Even the word ‘gone’ is gone


New Delhi: Sitting in the garden these cool days, and the world, as it’s seen, suddenly falls into an enhanced version of what it is. Alice in Wonderland says things are not what they appear to be. The presence of my cup and book, my phone and a pen, just lying there on the garden table, extensions and extrapolations of the environment I’m in – the ‘self’ that I am, at this time. Everything I see becomes unfamiliar, yet known – uncanny recognition of every-day things, strangely out of context here, but also fits quite well in these surroundings of birds, sunlight shining through the trees and a pattern of moving shadows through layers of leaves.
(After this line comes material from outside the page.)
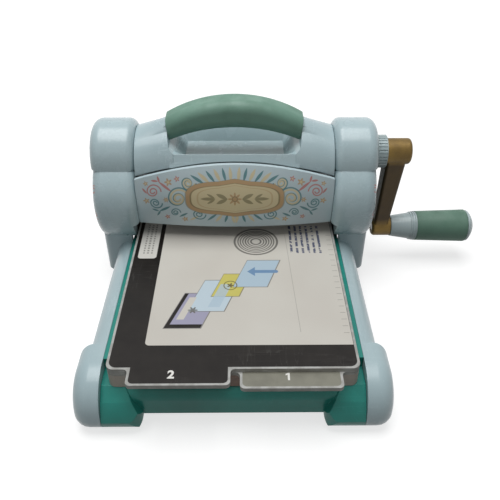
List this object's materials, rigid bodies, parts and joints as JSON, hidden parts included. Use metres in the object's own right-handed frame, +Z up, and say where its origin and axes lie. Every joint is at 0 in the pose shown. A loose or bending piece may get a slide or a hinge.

A momentary easing… the ‘beholder’ sees beauty through the glass of eyes to the world out there and the self, as ‘me’ in here, disappears completely – a flow of words just tumbling out and I’ve got to get it all written down… if not, it will vanish. It’s the writing of it that gives it life (of course), the quickening. Words snatch at a direction, fractals of the original instance. Too huge, I cannot see the whole pattern, only what is here and now.

Then, it all falls into a vortex of shattered ends and beginnings as the focus shifts to headache mode – It’s part of me these days… take meds, wait for it to pass, allow healing, nurturing.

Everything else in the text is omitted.